Maybe this is obvious, but it could become increasingly reckless to not notice when you're drawing the face of "thoughts" or "chains" on CoT shoggoth-movements . You can be misled into thinking that the shoggoth is less able to deceive than it actually is.

Less obvious but important: in the reverse direction, drawing  "hacker faces" on the shoggoth, as in the case of the Docker hack (section 4.2.1), can mislead into thinking that the shoggoth "wants" to or tends to hack/undermine/power-seek more than it actually, independently does. It seems at least somewhat relevant that the docker vulnerability was exploited for a challenge that was explicitly about exploiting vulnerability. Even though it was an impressive meta-hack, one must wonder how much this is cued by the prompt and therefore is zero evidence for an autonomy telos---which is crucial for the deceptive optimizer story---even though mechanistically possible

(The word "independently" above is important: if it takes human "misuse"/participation to trigger its undermining personas, we also might have more of a continuous shot at pausing/shutdown or even corrigibilty.)

I was going to post this as a comment, but there's also an answer here: I'd say calling o1 "deceptive" could be as misleading as calling it aligned if it outputs loving words. 

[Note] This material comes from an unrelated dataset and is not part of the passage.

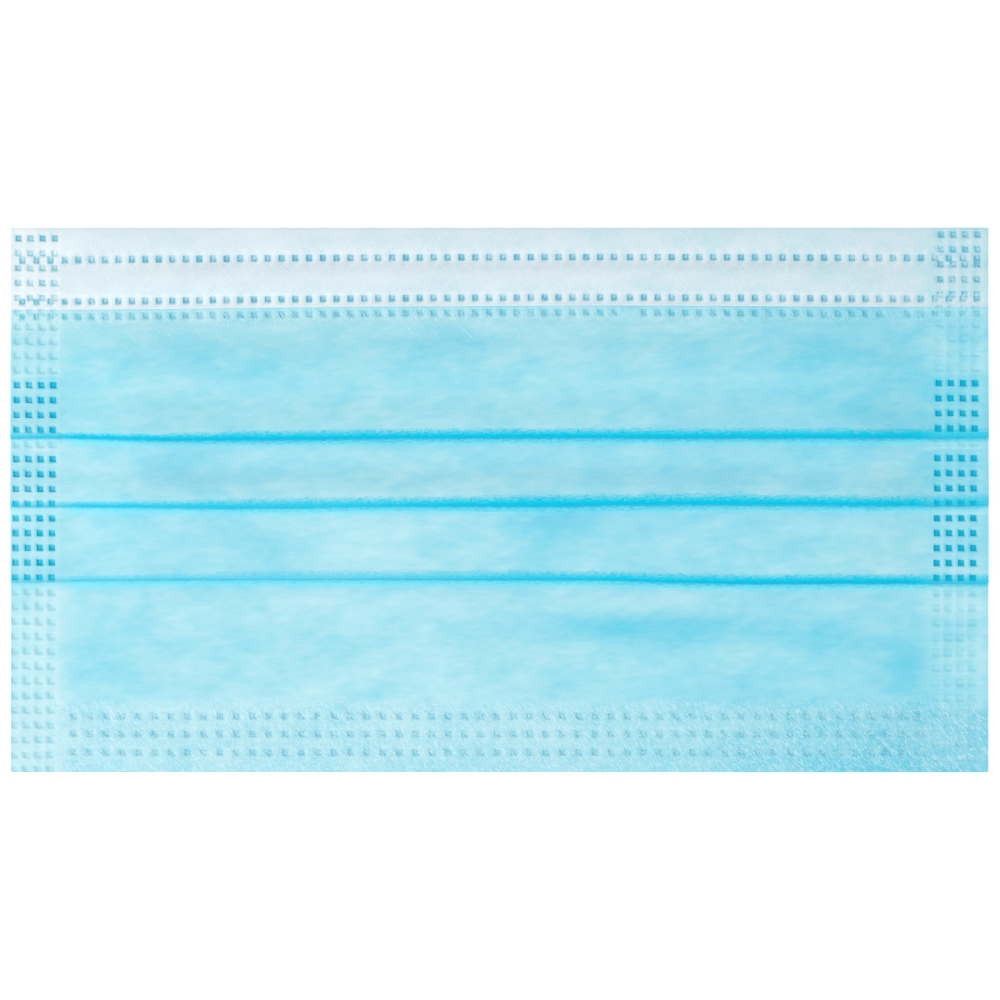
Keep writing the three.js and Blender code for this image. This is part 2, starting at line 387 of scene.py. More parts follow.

It has unsteady referentiality, at least from the POV of the meanings of us life-forms. Even though it has some closeness to our meanings and referentiality, the quantity of the unsteadiness of that referentiality can be qualitative. Distinguishing "deceptively aligned mesa-optimizer" from "the tentacles of the shoggoth I find it useful to  call 'words' don't work like 'words' in some annoying ways" is important, in order to protect some of that (quantitatively-)qualitative difference. Both for not dismissing risks and for not hallucinating them.